Fortunately, there have been some recent changes that improve the situation. First, though, let's look at why the problem exists in the first place.

(From MIDIMAN.com's Driver update page):
When the WDM spec was first released by MS it mandated that audio had to pass through the internal MS Kmixer in all cases. The Kmixer unfortunately introduced a 30 ms delay in any audio that was passed through it. This initially made the WDM spec appear to be unusable for recording audio applications since a 30 ms delay is unacceptable for doing sound on sound. This problem was brought to the attention of MS and after a few months a “fix” or workaround was suggested that was acceptable to MS. This fix allowed the KMixer to be circumvented.

Some software companies have or are now implementing this work-around in their applications. These should be released soon as updates or upgrades. Once this fix is implemented, the latency of audio in these applications is not only reduced, but can be better than typical latencies introduced by other Windows-based operating systems/drivers (VXD, NT etc.). Contact your preferred software company to find out how they are dealing with this WDM issue.

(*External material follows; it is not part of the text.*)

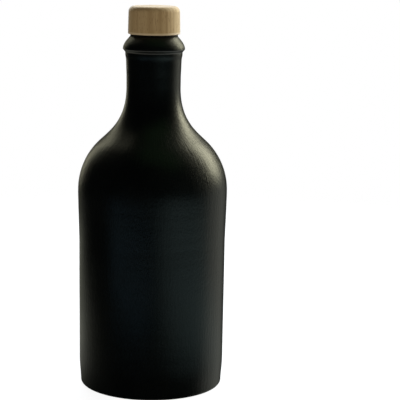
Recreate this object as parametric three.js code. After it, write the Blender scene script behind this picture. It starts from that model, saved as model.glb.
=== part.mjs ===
// A stoppered stoneware oil bottle: a straight, slightly swelling body with round shoulders, a slim neck
// with a domed collar under the mouth, and a turned beech head that closes it.
// Millimetres, +Z up. The origin is the centre of the foot, on the surface the bottle stands on.
import * as THREE from "three";

// Driving sizes
const BODY_DIAMETER = 82.3; // at the swelling under the shoulder, where the bottle is widest
const LIP_HEIGHT = 195.4; // foot to mouth rim
const HEAD_DIAMETER = 28.5; // of the stopper's wooden head
const HEAD_HEIGHT = 15.1;

// Foot and heel
const FOOT_RADIUS = 39.4;
const FOOT_EDGE = 1.8; // rounding between foot and wall
const FOOT_RING_WIDTH = 4.4; // flat ring that the bottle stands on
const FOOT_RECESS = 1.3; // how far the underside is raised inside that ring
const RECESS_RUN = 3.2; // length of the soft step up into the recess
const HEEL_RADIUS = 40.15;
const HEEL_HEIGHT = 14.5;
const HEEL_SPREAD = 0.15; // how far the wall spreads as it leaves the foot

// Wall, swelling and shoulder
const BELLY_RADIUS = 40.45;
const BELLY_HEIGHT = 80;
const SWELL_SOFTNESS = 6; // how gently the wall bends into the swelling
const SWELL_HEIGHT = 109.7;
const SHOULDER_RADIUS = 37; // of the arc that the shoulder turns through
const SHOULDER_TURN = THREE.MathUtils.degToRad(46.2);

// Neck
const NECK_RADIUS = 14.8; // at its waist
const NECK_WAIST_HEIGHT = 166.5;
const NECK_FOOT_PULL = 8; // how far the shoulder's slope carries on into the neck's curve
const NECK_WAIST_PULL = 18.3;
const FLARE_RADIUS = 15.13; // where the neck starts to widen towards the collar
const FLARE_HEIGHT = 181.2;
const FLARE_SLOPE = 0.033; // outwards for each millimetre of height
const FLARE_PULL = 8;

// Band under the collar, collar and mouth rim
const BAND_RADIUS = 15.63;
const BAND_HEIGHT = 185.1;
const BAND_PULL = 2;
const COLLAR_RADIUS = 16.93;
const COLLAR_HEIGHT = 187.45; // where the collar is widest
const COLLAR_EDGE = 0.65; // rounding of its lower edge
const COLLAR_UNDERSIDE = THREE.MathUtils.degToRad(50); // slope of its underside
const COLLAR_HOLLOW = 0.35; // reach of the hollow rounding between band and underside
const DOME_RISE = 3; // how steeply the dome starts above the collar's edge
const DOME_RADIUS = 13.2; // where it ends against the rim
const DOME_HEIGHT = 194;
const DOME_SLOPE = THREE.MathUtils.degToRad(65); // of its last stretch
const DOME_PULL = 0.5;
const LIP_RADIUS = 12.95;
const LIP_FOOT = 0.35; // height of the hollow between dome and rim
const LIP_EDGE = 0.3;

// Stopper head
const HEAD_TAPER = 0.25; // how much narrower in radius the head is at its top
const HEAD_TOP_EDGE = 3;
const HEAD_BOTTOM_EDGE = 0.6;

// Fineness: sides round the axis, and steps along each stretch of profile
const BOTTLE_SIDES = 72;
const HEAD_SIDES = 48;
const EDGE_STEPS = 4;
const FOOT_STEPS = 5;
const SWELL_STEPS = 7;
const SHOULDER_STEPS = 12;
const NECK_STEPS = 12;
const DOME_STEPS = 9;
const HEAD_STEPS = 6;

// Finishes
const GLAZE = { color: 0x0d0f0e, roughness: 0.33, metalness: 0 };
const BEECH = { color: 0xb99a6c, roughness: 0.7, metalness: 0 };

const point = (r, z) => new THREE.Vector2(r, z);

// The points of a cubic curve, pulled from its start and end.
function bend(start, pullStart, pullEnd, end, steps) {
  return new THREE.CubicBezierCurve(start, pullStart, pullEnd, end).getPoints(steps);
}

// A quarter or less of a circle in the profile plane, angles from the r axis towards the z axis.
function arc(centreR, centreZ, radius, from, to, steps) {
  const clockwise = to < from;
  return new THREE.EllipseCurve(centreR, centreZ, radius, radius, from, to, clockwise).getPoints(steps);
}

// Joins stretches of profile, dropping points that repeat the one before.
function joined(...stretches) {
  const tooClose = 1e-3;
  return stretches.flat().filter((p, i, all) => i === 0 || p.distanceTo(all[i - 1]) > tooClose);
}

// Underside: a raised centre, a soft step down and the flat foot ring, then the rounded edge.
function foot() {
  const ringOuter = FOOT_RADIUS - FOOT_EDGE;
  const ringInner = ringOuter - FOOT_RING_WIDTH;
  const recessEdge = ringInner - RECESS_RUN;
  return joined(
    [point(0, FOOT_RECESS)],
    bend(
      point(recessEdge, FOOT_RECESS),
      point(recessEdge + RECESS_RUN / 2, FOOT_RECESS),
      point(ringInner - RECESS_RUN / 2, 0),
      point(ringInner, 0),
      FOOT_STEPS,
    ),
    arc(ringOuter, FOOT_EDGE, FOOT_EDGE, -Math.PI / 2, 0, FOOT_STEPS),
  );
}

// Heel, near-straight wall and the swelling below the shoulder.
function wall() {
  const third = (HEEL_HEIGHT - FOOT_EDGE) / 3;
  const lean = (BELLY_RADIUS - HEEL_RADIUS) / (BELLY_HEIGHT - HEEL_HEIGHT);
  const widest = BODY_DIAMETER / 2;
  return joined(
    bend(
      point(FOOT_RADIUS, FOOT_EDGE),
      point(FOOT_RADIUS + HEEL_SPREAD, FOOT_EDGE + third),
      point(HEEL_RADIUS - lean * third, HEEL_HEIGHT - third),
      point(HEEL_RADIUS, HEEL_HEIGHT),
      FOOT_STEPS,
    ),
    bend(
      point(BELLY_RADIUS, BELLY_HEIGHT),
      point(BELLY_RADIUS + lean * SWELL_SOFTNESS, BELLY_HEIGHT + SWELL_SOFTNESS),
      point(widest, SWELL_HEIGHT - SWELL_SOFTNESS),
      point(widest, SWELL_HEIGHT),
      SWELL_STEPS,
    ),
  );
}

// Shoulder arc, then the hollow curve that carries it up into the neck's waist.
function shoulder() {
  const centreR = BODY_DIAMETER / 2 - SHOULDER_RADIUS;
  const turned = arc(centreR, SWELL_HEIGHT, SHOULDER_RADIUS, 0, SHOULDER_TURN, SHOULDER_STEPS);
  const end = turned[turned.length - 1];
  const slope = point(-Math.sin(SHOULDER_TURN), Math.cos(SHOULDER_TURN));
  return joined(
    turned,
    bend(
      end,
      end.clone().addScaledVector(slope, NECK_FOOT_PULL),
      point(NECK_RADIUS, NECK_WAIST_HEIGHT - NECK_WAIST_PULL),
      point(NECK_RADIUS, NECK_WAIST_HEIGHT),
      NECK_STEPS,
    ),
  );
}

// The neck above its waist, widening slowly and then faster into the band under the collar.
function flare() {
  return joined(
    bend(
      point(NECK_RADIUS, NECK_WAIST_HEIGHT),
      point(NECK_RADIUS, NECK_WAIST_HEIGHT + FLARE_PULL),
      point(FLARE_RADIUS - FLARE_SLOPE * FLARE_PULL, FLARE_HEIGHT - FLARE_PULL),
      point(FLARE_RADIUS, FLARE_HEIGHT),
      EDGE_STEPS,
    ),
    bend(
      point(FLARE_RADIUS, FLARE_HEIGHT),
      point(FLARE_RADIUS + FLARE_SLOPE * BAND_PULL, FLARE_HEIGHT + BAND_PULL),
      point(BAND_RADIUS, BAND_HEIGHT - BAND_PULL),
      point(BAND_RADIUS, BAND_HEIGHT),
      EDGE_STEPS,
    ),
  );
}

// The collar's hollow and slanting underside, its rounded edge and the dome up to the mouth rim.
function collar() {
  const lowest = COLLAR_UNDERSIDE - Math.PI / 2;
  const edge = arc(COLLAR_RADIUS - COLLAR_EDGE, COLLAR_HEIGHT, COLLAR_EDGE, lowest, 0, EDGE_STEPS);
  const out = point(Math.cos(COLLAR_UNDERSIDE), Math.sin(COLLAR_UNDERSIDE));
  const corner = edge[0].clone().addScaledVector(out, (BAND_RADIUS - edge[0].x) / out.x);
  const hollow = new THREE.QuadraticBezierCurve(
    point(corner.x, corner.y - COLLAR_HOLLOW),
    corner,
    corner.clone().addScaledVector(out, COLLAR_HOLLOW),
  );
  return joined(
    hollow.getPoints(EDGE_STEPS),
    edge,
    bend(
      point(COLLAR_RADIUS, COLLAR_HEIGHT),
      point(COLLAR_RADIUS, COLLAR_HEIGHT + DOME_RISE),
      point(DOME_RADIUS + DOME_PULL * Math.cos(DOME_SLOPE), DOME_HEIGHT - DOME_PULL * Math.sin(DOME_SLOPE)),
      point(DOME_RADIUS, DOME_HEIGHT),
      DOME_STEPS,
    ),
  );
}

// The short upright rim that the stopper's head sits on.
function mouthRim() {
  return joined(
    [point(LIP_RADIUS, DOME_HEIGHT + LIP_FOOT)],
    arc(LIP_RADIUS - LIP_EDGE, LIP_HEIGHT - LIP_EDGE, LIP_EDGE, 0, Math.PI / 2, EDGE_STEPS),
    [point(0, LIP_HEIGHT)],
  );
}

function bottle() {
  const profile = joined(foot(), wall(), shoulder(), flare(), collar(), mouthRim());
  return turnedPiece("bottle", profile, BOTTLE_SIDES, GLAZE);
}

// The head of the stopper: a slightly tapered disc with a wide top rounding and a narrow one below.
function stopperHead() {
  const wide = HEAD_DIAMETER / 2 - HEAD_BOTTOM_EDGE;
  const narrow = HEAD_DIAMETER / 2 - HEAD_TAPER - HEAD_TOP_EDGE;
  const profile = joined(
    [point(0, 0)],
    arc(wide, HEAD_BOTTOM_EDGE, HEAD_BOTTOM_EDGE, -Math.PI / 2, 0, HEAD_STEPS),
    arc(narrow, HEAD_HEIGHT - HEAD_TOP_EDGE, HEAD_TOP_EDGE, 0, Math.PI / 2, HEAD_STEPS),
    [point(0, HEAD_HEIGHT)],
  );
  const head = turnedPiece("stopper_head", profile, HEAD_SIDES, BEECH);
  head.position.z = LIP_HEIGHT;
  return head;
}

// Turns a profile of (radius, height) points round the Z axis.
function turnedPiece(name, profile, sides, finish) {
  const geometry = new THREE.LatheGeometry(profile, sides);
  geometry.rotateX(Math.PI / 2); // the lathe turns round Y
  const mesh = new THREE.Mesh(geometry, new THREE.MeshStandardMaterial(finish));
  mesh.name = name;
  return mesh;
}

const group = new THREE.Group();
group.add(bottle(), stopperHead());

export default group;
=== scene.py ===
"""Looks of a stoppered stoneware oil bottle: satin black glaze, beech head, floor and light."""

import math

import bpy
from mathutils import Matrix, Vector, noise


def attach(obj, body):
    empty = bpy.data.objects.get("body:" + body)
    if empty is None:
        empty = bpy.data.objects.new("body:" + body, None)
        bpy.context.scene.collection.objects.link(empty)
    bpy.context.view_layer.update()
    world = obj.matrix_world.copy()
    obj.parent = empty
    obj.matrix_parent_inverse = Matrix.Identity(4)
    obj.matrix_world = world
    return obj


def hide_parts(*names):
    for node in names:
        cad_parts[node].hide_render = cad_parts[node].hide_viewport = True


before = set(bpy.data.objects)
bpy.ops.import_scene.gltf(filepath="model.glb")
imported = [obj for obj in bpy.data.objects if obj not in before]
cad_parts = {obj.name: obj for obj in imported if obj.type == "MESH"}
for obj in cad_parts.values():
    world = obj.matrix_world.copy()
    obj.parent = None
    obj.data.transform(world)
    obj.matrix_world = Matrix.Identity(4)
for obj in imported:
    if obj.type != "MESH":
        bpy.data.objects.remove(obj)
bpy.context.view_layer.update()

MM = 0.001

# Camera: where it stands, how it is turned and how much it takes in
CAMERA_PLACE = Vector((0.0, -826.98, 254.73)) * MM
CAMERA_PITCH = math.radians(10.336)  # looking down
CAMERA_YAW = math.radians(1.825)  # towards +X
CAMERA_ROLL = math.radians(0.875)
CAMERA_SENSOR = 36.0
CAMERA_LENS = 136.34
CAMERA_REACH = (0.05, 20)  # metres, the nearest and farthest it sees

# The outline's driving sizes in millimetres, those of the CAD solids
BODY_RADIUS = 41.15
LIP_HEIGHT = 195.4
FOOT_RADIUS = 39.4
FOOT_EDGE = 1.8
FOOT_RING_WIDTH = 4.4
FOOT_RECESS = 1.3
RECESS_RUN = 3.2
HEEL_RADIUS = 40.15
HEEL_HEIGHT = 14.5
HEEL_SPREAD = 0.15
BELLY_RADIUS = 40.45
BELLY_HEIGHT = 80.0
SWELL_SOFTNESS = 6.0
SWELL_HEIGHT = 109.7
SHOULDER_RADIUS = 37.0
SHOULDER_TURN = math.radians(46.2)
NECK_RADIUS = 14.8
NECK_WAIST_HEIGHT = 166.5
NECK_FOOT_PULL = 8.0
NECK_WAIST_PULL = 18.3
FLARE_RADIUS = 15.13
FLARE_HEIGHT = 181.2
FLARE_SLOPE = 0.033
FLARE_PULL = 8.0
BAND_RADIUS = 15.63
BAND_HEIGHT = 185.1
BAND_PULL = 2.0
COLLAR_RADIUS = 16.93
COLLAR_HEIGHT = 187.45
COLLAR_EDGE = 0.65
COLLAR_UNDERSIDE = math.radians(50)
COLLAR_HOLLOW = 0.35
DOME_RISE = 3.0
DOME_RADIUS = 13.2
DOME_HEIGHT = 194.0
DOME_SLOPE = math.radians(65)
DOME_PULL = 0.5
LIP_RADIUS = 12.95
LIP_FOOT = 0.35
LIP_EDGE = 0.3
HEAD_RADIUS = 14.25
HEAD_HEIGHT = 15.1
HEAD_TAPER = 0.25
HEAD_TOP_EDGE = 3.0
HEAD_BOTTOM_EDGE = 0.6

# Unevenness of the fired body, in millimetres
OUT_OF_ROUND = 0.04
OVAL_TURN = 0.6  # radians, which way the slight oval lies
DENT_DEPTH = 0.05
DENT_SIZE = 24.0
RIPPLE_DEPTH = 0.008
RIPPLE_LENGTH = 7.0
RIPPLE_WANDER = 1.5  # radians, how far the ripples stray from even rings
WANDER_FINENESS = 0.7  # against that of the dents
UNEVEN_FROM = (1, 12)  # heights over which the unevenness grows above the foot
UNEVEN_TO = (183, 190)  # and over which it ends towards the mouth

# Fineness of the meshes
BOTTLE_SIDES = 256
HEAD_SIDES = 192
OUTLINE_STEP = 0.9  # millimetres, the longest step along an outline
CURVE_STEPS = 10  # the fewest steps along a curve
CURVE_LENGTH = 1.2  # of a cubic curve at most, against the straight line between its ends
SAME_POINT = 1e-6  # points nearer than this are one


# Outlines

def bezier(a, b, c, d):
    """Points of a cubic curve, each (radius, height)."""
    points = []
    steps = max(CURVE_STEPS, math.ceil(CURVE_LENGTH * math.dist(a, d) / OUTLINE_STEP))
    for i in range(steps + 1):
        t = i / steps
        s = 1 - t
        weights = (s * s * s, 3 * s * s * t, 3 * s * t * t, t * t * t)
        pulls = list(zip(weights, (a, b, c, d)))
        points.append(tuple(sum(w * p[k] for w, p in pulls) for k in (0, 1)))
    return points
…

Thus, our conclusion is that Windows 2000 as a Cubase VST 5.x platform is only viable if one or more of the following are true:

  • it has a 600 MHz or faster CPU
  • it has more than 128MB RAM.
  • the sound card does not demand too much CPU overhead for signal routing, processing, etc.
  • the user does not expect to use many plug-ins or signal processing effects.
  • The developer is supporting the revised WDM spec.

Steinberg's WaveLab, for example, is designed to take advantage of multiple CPUs under Windows NT or Windows 2000 and, according to the company, processes exactly twice as fast on a dual-CPU system as it does on a single-CPU. At any rate, you should not put too much trust in "minimum requirements." An app might say it runs on a P150 with 32 MB of RAM, but Windows 2000 demand more memory, more disk space and, indeed, more user expertise to correctly configure and maintain. At minimum, we'd recommend at least 128 MB of RAM and a 500 MHz or better CPU for accurate MIDI timings and decent digital audio performance under Windows 2000. Add more RAM for better results.

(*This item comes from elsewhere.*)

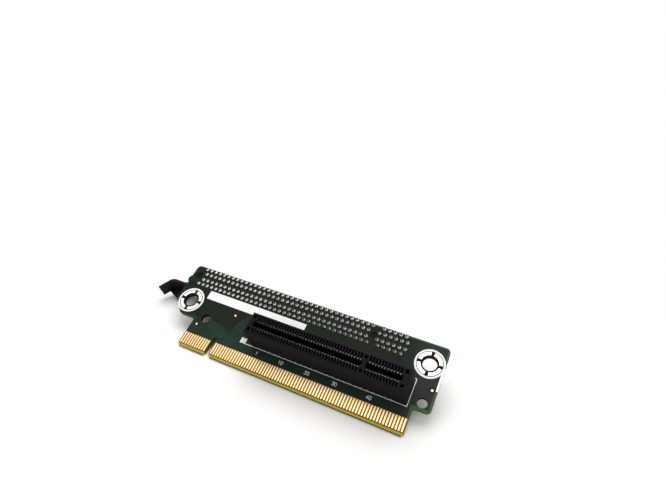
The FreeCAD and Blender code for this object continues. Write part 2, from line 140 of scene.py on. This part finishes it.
class Finish:
    """A material, with the place on the card in millimetres to paint its shader by."""

    def __init__(self, name, **constants):
        self.material = bpy.data.materials.new(name)
        self.material.use_nodes = True
        self.shader = self.material.node_tree.nodes["Principled BSDF"]
        self.lit = Wire(self.shader.outputs[0])
        self.place = self.lit.node("ShaderNodeMapping", {"vector_type": "TEXTURE"}, {
            "Vector": self.lit.node("ShaderNodeTexCoord", {}, {}, "Object"),
            "Location": card_origin, "Rotation": (card_lean, 0, 0),
            "Scale": (0.001, 0.001, 0.001)})
        self.x, self.y, self.z = (self.lit.node("ShaderNodeSeparateXYZ", {}, {0: self.place}, axis)
                                  for axis in range(3))
        for name, value in constants.items():
            self.set(name.replace("_", " "), value)

    def set(self, socket, value):
        plug(self.shader.inputs[socket], value)

    def bump(self, height, depth):
        """Relief of a height wire, with its depth in millimetres."""
        self.set("Normal", self.lit.node("ShaderNodeBump", {}, {
            "Height": height, "Distance": depth / 1000}))


def paint_node(node, finish):
    """Puts a finish on a CAD node that stays as it is."""
    slots = frame["nodes"][node].material_slots
    if not slots:
        frame["nodes"][node].data.materials.append(finish.material)
    for material_slot in slots:
        material_slot.material = finish.material


board = Finish("solder_mask_on_laminate", Specular_IOR_Level=0.06)
x, y, z = board.x, board.y, board.z
from_left_tab = (y - SHOULDER_LEFT).most(x - TONGUE_LEFT)
from_right_tab = (y - SHOULDER_RIGHT).most(TONGUE_RIGHT - x)
from_chamfer = (x + y - (BOARD_LEFT + SHOULDER_LEFT + TAB_CHAMFER)) * math.sqrt(0.5)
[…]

Thanks to the staff of Kelly's Music and Steinberg Canada for assistance in the production of this article.

Comments:

I read your web page, and I thought you might be interested in my setup with Windows 2000 and Cubase VST 5.0. The computer is an Athlon-C 1200MHz with 256 megs of RAM, ABIT KT7A-100 RAID motherboard and IBM Deskstar 75GXP 45 GB hard drive.

Yesterday, I dumped my Terratec EWS64 XL, having had the exact same problems that you described. As a "replacement", I bought an RME DIGI96/8 PST audio card, and I'm having  absolutely no problems with it. The card is just magnificent! I'm using ASIO drivers for it, and  it works with absolutely no glitches with 5ms latency. (256 samples buffer, 48kHz sampling rate) I believe the card would do 2.5ms just fine, if it was set to 96kHz. (at least they said so on the RME web site, although I haven't tried it out yet)

When I had both cards in the machine, the best I could get was 10ms! Based on the FAQs and documentation on the RME web site, I figured out that I had too many devices hogging my IRQ resources... Apparently all of them weren't doing IRQ sharing so nicely.

Removing the EWS freed two IRQs, and I also disabled the ACPI support, and set Win2k to optimize its process timing  for background processes, as suggested on the RME web site. After those "adjustments", I just couldn't get a single glitch! :)

For MIDI stuff, I have the Midiman MIDISport 2x2 USB with WDM drivers, and it works like a dream, too!

So it is very much possible to get Windows 2000 to perform well in pro audio applications, given you have the right hardware.